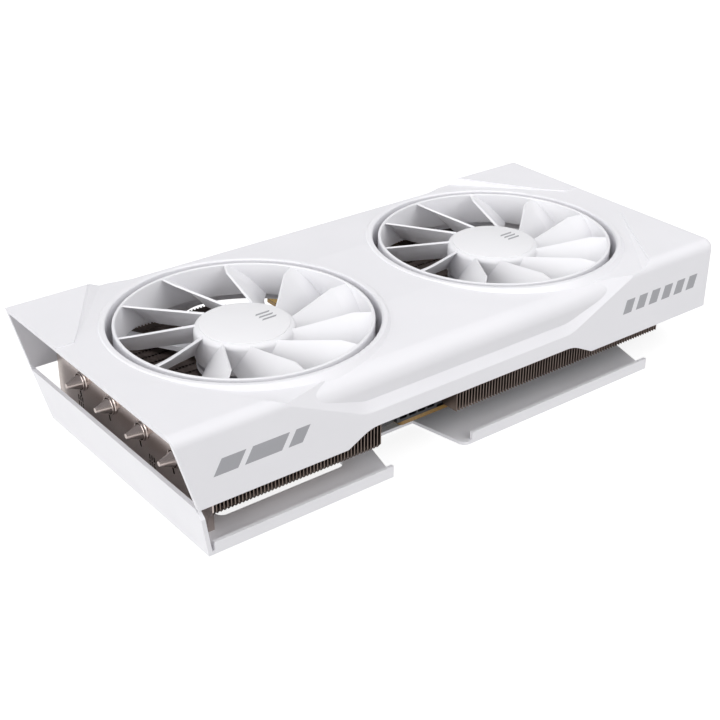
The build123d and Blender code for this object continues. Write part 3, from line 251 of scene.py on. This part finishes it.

---

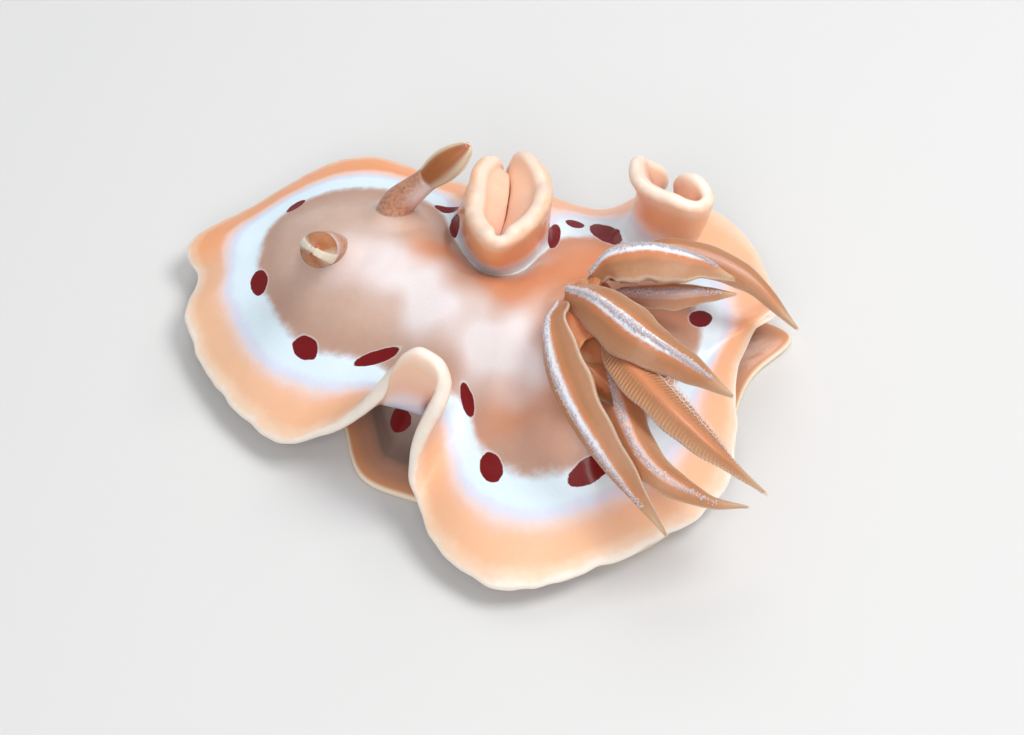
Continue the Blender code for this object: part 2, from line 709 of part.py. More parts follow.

---

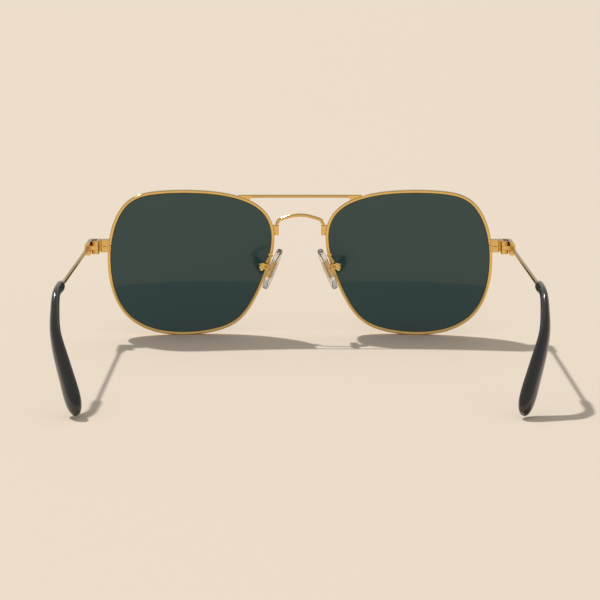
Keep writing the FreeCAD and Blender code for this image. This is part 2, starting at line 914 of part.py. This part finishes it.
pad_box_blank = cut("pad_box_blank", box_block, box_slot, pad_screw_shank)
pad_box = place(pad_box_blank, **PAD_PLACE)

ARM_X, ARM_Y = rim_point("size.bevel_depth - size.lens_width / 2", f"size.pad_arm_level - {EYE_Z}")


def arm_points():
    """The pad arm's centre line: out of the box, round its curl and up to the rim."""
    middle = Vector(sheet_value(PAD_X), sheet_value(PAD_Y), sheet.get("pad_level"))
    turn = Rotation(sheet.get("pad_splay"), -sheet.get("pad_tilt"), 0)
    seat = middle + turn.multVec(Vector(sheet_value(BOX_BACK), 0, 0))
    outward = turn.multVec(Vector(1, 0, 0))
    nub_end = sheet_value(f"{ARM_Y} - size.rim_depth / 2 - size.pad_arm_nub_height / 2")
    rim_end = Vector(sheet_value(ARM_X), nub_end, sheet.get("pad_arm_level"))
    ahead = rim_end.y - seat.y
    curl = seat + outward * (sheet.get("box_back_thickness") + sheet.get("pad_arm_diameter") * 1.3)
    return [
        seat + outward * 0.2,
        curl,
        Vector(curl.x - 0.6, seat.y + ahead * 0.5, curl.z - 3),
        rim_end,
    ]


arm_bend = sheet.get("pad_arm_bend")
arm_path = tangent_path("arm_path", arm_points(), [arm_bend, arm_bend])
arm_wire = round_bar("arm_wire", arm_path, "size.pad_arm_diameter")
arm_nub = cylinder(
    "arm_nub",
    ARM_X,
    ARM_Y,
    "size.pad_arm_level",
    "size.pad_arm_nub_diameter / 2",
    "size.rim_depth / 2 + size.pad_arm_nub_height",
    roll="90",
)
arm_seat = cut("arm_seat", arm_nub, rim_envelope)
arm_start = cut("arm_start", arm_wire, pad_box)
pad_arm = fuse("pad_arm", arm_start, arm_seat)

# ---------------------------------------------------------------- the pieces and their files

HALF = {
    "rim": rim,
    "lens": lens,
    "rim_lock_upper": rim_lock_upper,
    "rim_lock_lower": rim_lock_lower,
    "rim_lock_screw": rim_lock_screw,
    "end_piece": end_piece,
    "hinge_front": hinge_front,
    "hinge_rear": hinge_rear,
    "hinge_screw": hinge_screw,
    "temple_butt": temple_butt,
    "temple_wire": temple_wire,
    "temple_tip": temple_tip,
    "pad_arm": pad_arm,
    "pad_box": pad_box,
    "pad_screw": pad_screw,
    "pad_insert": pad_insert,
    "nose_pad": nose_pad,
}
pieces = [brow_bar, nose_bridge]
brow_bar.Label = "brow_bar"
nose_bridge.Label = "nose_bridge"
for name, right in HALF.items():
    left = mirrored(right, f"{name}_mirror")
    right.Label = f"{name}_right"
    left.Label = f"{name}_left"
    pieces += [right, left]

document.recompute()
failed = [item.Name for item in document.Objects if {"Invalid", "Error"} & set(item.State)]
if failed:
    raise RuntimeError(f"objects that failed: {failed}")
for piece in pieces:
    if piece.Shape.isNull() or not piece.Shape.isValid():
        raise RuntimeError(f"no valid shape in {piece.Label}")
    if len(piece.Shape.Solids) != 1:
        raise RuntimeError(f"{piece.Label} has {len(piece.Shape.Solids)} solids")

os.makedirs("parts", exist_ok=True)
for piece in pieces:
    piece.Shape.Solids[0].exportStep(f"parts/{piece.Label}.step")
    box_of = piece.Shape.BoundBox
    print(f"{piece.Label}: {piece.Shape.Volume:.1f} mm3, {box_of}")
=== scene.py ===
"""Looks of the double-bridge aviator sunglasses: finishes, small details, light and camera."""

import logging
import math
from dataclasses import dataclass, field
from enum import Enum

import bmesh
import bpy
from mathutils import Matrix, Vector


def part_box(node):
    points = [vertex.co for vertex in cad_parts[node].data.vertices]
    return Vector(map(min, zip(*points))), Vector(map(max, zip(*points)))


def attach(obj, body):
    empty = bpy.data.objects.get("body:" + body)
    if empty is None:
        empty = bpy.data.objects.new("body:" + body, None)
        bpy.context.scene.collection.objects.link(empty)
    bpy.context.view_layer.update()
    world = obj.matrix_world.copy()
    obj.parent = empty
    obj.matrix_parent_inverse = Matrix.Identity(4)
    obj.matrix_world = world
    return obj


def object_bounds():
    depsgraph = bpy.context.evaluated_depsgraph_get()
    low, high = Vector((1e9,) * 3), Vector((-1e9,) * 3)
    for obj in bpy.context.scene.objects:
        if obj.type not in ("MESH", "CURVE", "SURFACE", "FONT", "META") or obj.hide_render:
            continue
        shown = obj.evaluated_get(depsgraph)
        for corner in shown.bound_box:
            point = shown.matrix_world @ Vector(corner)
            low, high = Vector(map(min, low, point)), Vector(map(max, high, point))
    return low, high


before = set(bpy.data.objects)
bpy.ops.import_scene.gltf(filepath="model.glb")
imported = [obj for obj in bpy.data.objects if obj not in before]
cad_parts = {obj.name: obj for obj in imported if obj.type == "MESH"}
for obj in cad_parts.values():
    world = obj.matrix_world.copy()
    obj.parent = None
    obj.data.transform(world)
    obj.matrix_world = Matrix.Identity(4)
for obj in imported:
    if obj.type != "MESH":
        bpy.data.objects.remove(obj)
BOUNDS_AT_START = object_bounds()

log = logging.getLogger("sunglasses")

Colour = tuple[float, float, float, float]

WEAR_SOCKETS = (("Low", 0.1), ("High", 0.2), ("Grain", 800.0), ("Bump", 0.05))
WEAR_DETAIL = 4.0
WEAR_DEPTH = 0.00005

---

EXERCISE PROMPT | In the listing above, find the line containing "document.recompute()" and the line containing "low, high = Vector((1e9,)". Output them and every line between, exactly, and nothing else.

FINAL RESULT |
document.recompute()
failed = [item.Name for item in document.Objects if {"Invalid", "Error"} & set(item.State)]
if failed:
    raise RuntimeError(f"objects that failed: {failed}")
for piece in pieces:
    if piece.Shape.isNull() or not piece.Shape.isValid():
        raise RuntimeError(f"no valid shape in {piece.Label}")
    if len(piece.Shape.Solids) != 1:
        raise RuntimeError(f"{piece.Label} has {len(piece.Shape.Solids)} solids")

os.makedirs("parts", exist_ok=True)
for piece in pieces:
    piece.Shape.Solids[0].exportStep(f"parts/{piece.Label}.step")
    box_of = piece.Shape.BoundBox
    print(f"{piece.Label}: {piece.Shape.Volume:.1f} mm3, {box_of}")
=== scene.py ===
"""Looks of the double-bridge aviator sunglasses: finishes, small details, light and camera."""

import logging
import math
from dataclasses import dataclass, field
from enum import Enum

import bmesh
import bpy
from mathutils import Matrix, Vector


def part_box(node):
    points = [vertex.co for vertex in cad_parts[node].data.vertices]
    return Vector(map(min, zip(*points))), Vector(map(max, zip(*points)))


def attach(obj, body):
    empty = bpy.data.objects.get("body:" + body)
    if empty is None:
        empty = bpy.data.objects.new("body:" + body, None)
        bpy.context.scene.collection.objects.link(empty)
    bpy.context.view_layer.update()
    world = obj.matrix_world.copy()
    obj.parent = empty
    obj.matrix_parent_inverse = Matrix.Identity(4)
    obj.matrix_world = world
    return obj


def object_bounds():
    depsgraph = bpy.context.evaluated_depsgraph_get()
    low, high = Vector((1e9,) * 3), Vector((-1e9,) * 3)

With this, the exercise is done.